As usual guys, before we get into that let’s go through a little joke first, an Australian joke. OK.
So, why do kangaroos hate rainy days? Why did kangaroos hate rainy days when it rains, when it buckets down, when it’s raining cats and dogs? Why would kangaroos hate rainy days? Because their children play inside. Do you get it? Why the kangaroos hate rainy days? Because their children play inside. Hopefully, you get that one.
So, obviously, they live in the pouches, and if it’s raining the kangaroos are stuck in the pouch just playing inside, which is something that would probably annoy most, I guess, humans when it’s raining and they can’t put their kids outside. So, there you go. The joke for today: why the Kangaroos hate rainy days? Because their children always play inside.
So, as usual, we’ll go through the different words in this expression, guys, “six of one, half a dozen of the other.”
So, “six”. I’m sure you guys know what “six” is. The number six. One, two, three, four, five, six.
“Half”. 50% or one of two equal portions of something. So, if I cut a cake down the middle, there’s two halves. I have half the cake on one side, half on the other. That’s half.
“A dozen” is a group or set of twelve things. So, most commonly I think you’ll buy a dozen eggs, or you might go to the bakery and get half a dozen hot cross buns during Easter in, I guess that’s, March/April in Australia. That’s something I love to do. I always go to get half a dozen hot cross buns in Easter. So, “half a dozen” is six, obviously. A dozen is twelve.
And then the last word here that you guys may or may not know is “other”, and this is used to refer to something that is different or distinct from something that has already been mentioned or is known about. OK? So, if something is the other, it’s the distinct or different or separate things, something else, “other.
So, “six of one, half a dozen of the other”. Let’s define the expression. The expression “six of one half, a dozen of the other” effectively just means same difference. So, it’s usually used when there’s two alternatives, you’ve got two options, and it doesn’t matter which one you pick, because they’re either the same or you just don’t care. So, as in, it’s like, it’s the same to you. So, they could be exactly the same thing as in you’ve got six here and half a dozen here, which is also six. Or it could be that you have two things and you don’t care which one you pick or which one you get. And so, you can say, “It’s six of one half a dozen of the other.” So, there’s no difference. OK. It’s all the same to me. I don’t mind. I don’t care. Either’s fine. Whatever. Six of one, half a dozen of the other.
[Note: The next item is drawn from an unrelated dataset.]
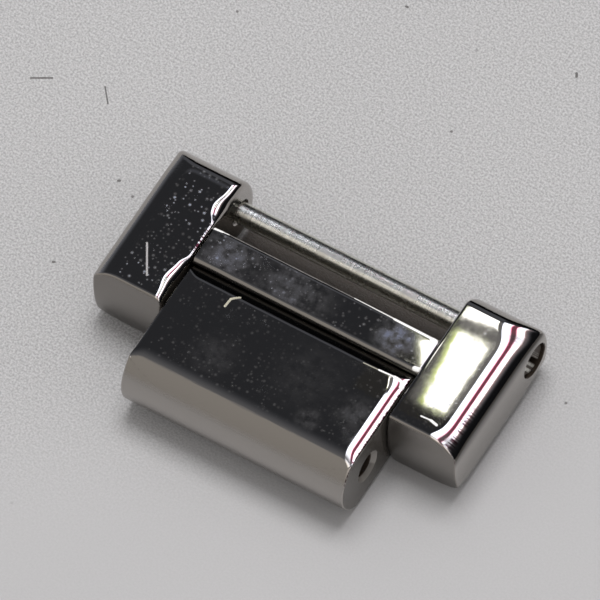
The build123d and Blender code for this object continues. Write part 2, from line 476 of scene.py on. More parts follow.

So, as usual, let’s go through some examples, guys, of how we would use this expression.
So, example number one. Imagine that you go into a mate’s party. You’re going over to his house or you’re going around to his house for a party. And you’ve got to get an Uber there. You get in that bar and the guy says, “There’s two different ways to go over to your mate’s place or go around to mate’s place, which one did you want to take?”. And I might ask him, “Well, what’s the difference?”. And he says, “Well, they’re both going to take the same amount of time. They’re the same distance.”. So, I could say, “I don’t really care. It’s six of one or half a dozen of the other. So, they’re both exactly the same. They are going to give me the same result. So, I don’t really care which one you pick. Six of one, half a dozen of the other. You choose. Flip a coin. 50/50.” So, six of one, half a dozen of the other.
Number two. So, imagine that you’re going to get takeaway food for the evening and your wife says, “Did you want to get Chinese food or did you want to get fish and chips? Chinese food or fish and chips?”. If you honestly don’t care, as in, you don’t mind, you know, it doesn’t bother you which one she picks, you’re just hungry. You could literally say, “It’s six of one, half a dozen of the other. I don’t mind. Same difference. Whatever you feel like. It’s all good. You pick. That’s the same to me.”. Six of one half, a dozen of the other.
The last example here is probably where this sort of expression originates from. Imagine you’re going to buy some eggs and the guy at the “egg store”, wherever it is you’re buying eggs. The supermarket or the market. You’ve got to buy eggs from a store where they’re being sold. And imagine he has half a dozen over here and half a dozen over here, and they’re different brands, but they’re almost exactly the same, effectively. (The) same number of eggs, obviously. If he says, “Which would you like?”. And I look at them and say, “Well, it’s six of one and it’s half a dozen of the other.”, as in it’s exactly the same thing. I don’t care. Whatever. There’s six and one is six and the other one here. Six of one, half a dozen of the other. It’s the same to me. I’m fine with either one.
OK? So, hopefully you guys understand the expression “six of one, half a dozen of the other”. It’s just it’s the same difference. You’ve got two options, but they’re equal or you don’t care which one you choose. It’s six of one, half a dozen of the other.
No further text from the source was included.